Zum Vorwurf, die Anklageschrift sei zu ausführlich gewesen, schrieb die Oberstaatsanwaltschaft, dass die Öffentlichkeit sich an der Verhandlung vor dem Bezirksgericht habe überzeugen können, dass alle Parteien die Anklageschrift verstanden und gezielt hinterfragt hätten. Entsprechend habe keine Partei ihren Rückweisungsantrag an das Obergericht mit der Ausführlichkeit der Anklage begründet.

Sodann sei der Übersetzungsanspruch des französischsprachigen Beschuldigten nicht verletzt worden. Dieser habe an der Verhandlung bestätigt, die Anklageschrift erhalten, verstanden und mit seiner Verteidigung besprochen zu haben

Bis zu vierjährige Freiheitsstrafen

Das Bezirksgericht Zürich hatte Vincenz und dessen Geschäftspartner unter anderem wegen Betrugs und mehrfacher Veruntreuung mit Freiheitsstrafen von drei Jahren und neun Monaten beziehungsweise vier Jahren bestraft. Drei weitere Beschuldigte wurden zu bedingten Geldstrafen verurteilt. Eine weitere Person wurde freigesprochen, das Verfahren gegen eine weitere wurde eingestellt.

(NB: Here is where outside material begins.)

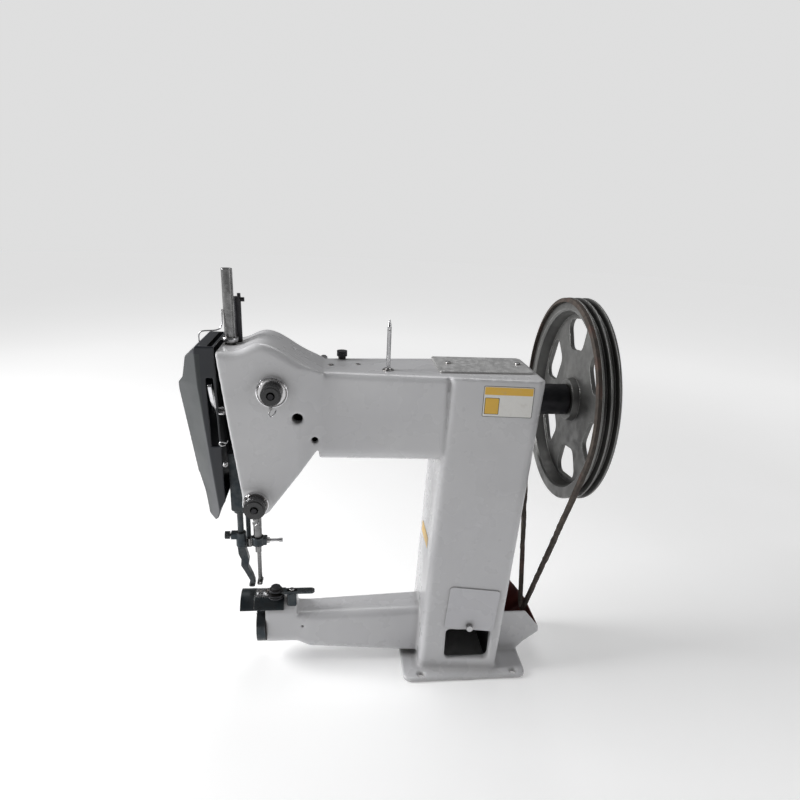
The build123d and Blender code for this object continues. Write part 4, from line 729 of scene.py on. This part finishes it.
def head_details():
    tube_low, tube_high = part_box("presser_tube")
    cover_low, cover_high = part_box("face_cover")
    face_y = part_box("arm_casting")[0].y + 0.003
    tube_x, tube_y = (tube_low.x + tube_high.x) / 2, (tube_low.y + tube_high.y) / 2
    # bent wire from the top of the cover to the foot of the tube
    wire("cover_wire", [(cover_low.x + 0.030, tube_y - 0.006, cover_high.z - 0.003),
                        (cover_low.x + 0.034, tube_y - 0.008, cover_high.z + 0.012),
                        (tube_x - 0.012, tube_y - 0.009, tube_low.z + 0.045),
                        (tube_x - 0.0088, tube_y - 0.004, tube_low.z + 0.072)],
         0.0010, "bright_steel", FRAME_BODY)
    turned("tube_lock_ring", (tube_x, tube_y, tube_low.z + 0.024), (0, 0, 1),
           [(0, 0.0081), (0, 0.0112), (0.001, 0.0118), (0.006, 0.0118), (0.007, 0.0112),
            (0.007, 0.0081)], "bright_steel", FRAME_BODY)
    # thread guide and bright screw on the edge of the head
    turned("guide_screw_head", (-0.3955, face_y, 0.4057), (0, -1, 0),
           [(-0.004, 0.0001), (-0.004, 0.0034), (0.0014, 0.0034), (0.0024, 0.0024),
            (0.0024, 0.0001)], "bright_steel", FRAME_BODY, slot_cut=0.0008)
    wire("edge_thread_guide", [(-0.3915, face_y + 0.006, 0.441), (-0.3915, face_y - 0.006, 0.442),
                               (-0.396, face_y - 0.009, 0.445), (-0.4005, face_y - 0.008, 0.443),
                               (-0.3985, face_y - 0.006, 0.438), (-0.3925, face_y - 0.005, 0.439)],
         0.0009, "bright_steel", FRAME_BODY)


def arm_details():
    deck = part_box("top_cover")[0].z
    pin = middle("spool_pin")
    turned("pin_washer", (pin.x, pin.y, deck - 0.0006), (0, 0, 1),
           [(0, 0.0058), (0, 0.0082), (0.0006, 0.0088), (0.0014, 0.0088), (0.0019, 0.0082),
            (0.0019, 0.0058)], "bright_steel", FRAME_BODY)
    for number, (x, y) in enumerate(((-0.242, 0.0), (-0.2005, 0.0046))):
        turned(f"oil_cup_{number}", (x, y, deck - 0.0015), (0, 0, 1),
               [(0, 0.0022), (0, 0.0040), (0.0020, 0.0040), (0.0026, 0.0034), (0.0026, 0.0024),
                (0.0006, 0.0020)], "bright_steel", FRAME_BODY, sides=28)


tension_details()
head_details()
arm_details()


# ---------------------------------------------------------------- camera at the photo's angle
TURN, TILT, ROLL = 0.13359, 0.36149, 0.053433     # radians
CAMERA_PLACE = (-0.2340, -0.9332, 0.7743)
forward = Vector((math.sin(TURN) * math.cos(TILT), math.cos(TURN) * math.cos(TILT),
                  -math.sin(TILT)))
right = Vector((math.cos(TURN), -math.sin(TURN), 0))
up = right.cross(forward)
right_rolled = math.cos(ROLL) * right + math.sin(ROLL) * up
up_rolled = -math.sin(ROLL) * right + math.cos(ROLL) * up
camera_data = bpy.data.cameras.new("camera")
camera_data.lens = 27.65
camera_data.sensor_width = 36
camera_data.shift_x = -0.0163
camera_data.shift_y = 0.05
camera = bpy.data.objects.new("camera", camera_data)
bpy.context.scene.collection.objects.link(camera)
basis = Matrix((right_rolled, up_rolled, -forward)).transposed()
camera.matrix_world = Matrix.Translation(CAMERA_PLACE) @ basis.to_4x4()
bpy.context.scene.camera = camera


# ---------------------------------------------------------------- floor and studio light
FLOOR_RADIUS = 9.0
FLOOR_Z = -0.0006                   # a hair under the base, so that the two faces don't fight
LAMP_TARGET = Vector((-0.1, 0, 0.3))
LAMPS = (("key", (-2.2, 0.1, 1.3), 1.0, 62),        # name, place, size, watts
         ("back", (0.0, 1.0, 2.4), 1.4, 16),
         ("fill", (2.3, -0.9, 1.0), 0.9, 12))


def studio():
    bm = bmesh.new()
    rim = []
    for k in range(120):
        angle = math.radians(3 * k)
        rim.append(bm.verts.new((FLOOR_RADIUS * math.cos(angle), FLOOR_RADIUS * math.sin(angle),
                                 FLOOR_Z)))
    bm.faces.new(rim)
    floor = object_from("studio_floor", bm, "floor")
    world = bpy.data.worlds.new("studio")
    world.use_nodes = True
    tree = world.node_tree
    # dim light from all round, and a bright backdrop that only the camera sees
    ambient = tree.nodes["Background"]
    ambient.inputs["Color"].default_value = (1, 1, 1, 1)
    ambient.inputs["Strength"].default_value = 0.14
    backdrop = tree.nodes.new("ShaderNodeBackground")
    backdrop.inputs["Strength"].default_value = 0.92
    seen = tree.nodes.new("ShaderNodeLightPath")
    blend = tree.nodes.new("ShaderNodeMixShader")
    tree.links.new(seen.outputs["Is Camera Ray"], blend.inputs[0])
    tree.links.new(ambient.outputs[0], blend.inputs[1])
    tree.links.new(backdrop.outputs[0], blend.inputs[2])
    tree.links.new(blend.outputs[0], tree.nodes["World Output"].inputs["Surface"])
    bpy.context.scene.world = world
    for name, place, size, power in LAMPS:
        data = bpy.data.lights.new(name, "AREA")
        data.size = size
        data.energy = power
        lamp = bpy.data.objects.new(name, data)
        lamp.location = place
        lamp.rotation_euler = (LAMP_TARGET - Vector(place)).to_track_quat("-Z", "Y").to_euler()
        bpy.context.scene.collection.objects.link(lamp)
    bpy.context.scene.view_settings.view_transform = "Standard"


studio()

Die Staatsanwaltschaft warf dem ehemaligen Raiffeisen-Chef und seinem Kompagnon insbesondere vor, dass sie sich heimlich an Firmen beteiligt und danach dafür gesorgt hatten, dass diese Unternehmen unter anderem durch die Raiffeisen-Bank aufgekauft wurden. Dabei sollen die beiden Gewinne in Millionenhöhe eingestrichen haben, hiess es in der gemäss Obergericht zu langen Anklageschrift.

Der Berner Wirtschaftsrechtler Peter V. Kunz übte nach der Aufhebung des erstinstanzlichen Urteils gegen Pierin Vincenz harsche Kritik an der Zürcher Justiz. Schon das Bezirksgericht hätte die Anklageschrift zurückweisen müssen, sagte er am Dienstag auf Anfrage der Nachrichtenagentur Keystone-SDA. Für die Justiz sei das ein «Trauerspiel» - und für die Beschuldigten erst recht. Das Leben der Beschuldigten sei praktisch auf «Hold» gestellt. Wegen der aufrecht erhaltenen Vermögenssperre stellten sich ihnen nicht zuletzt existenzielle Fragen.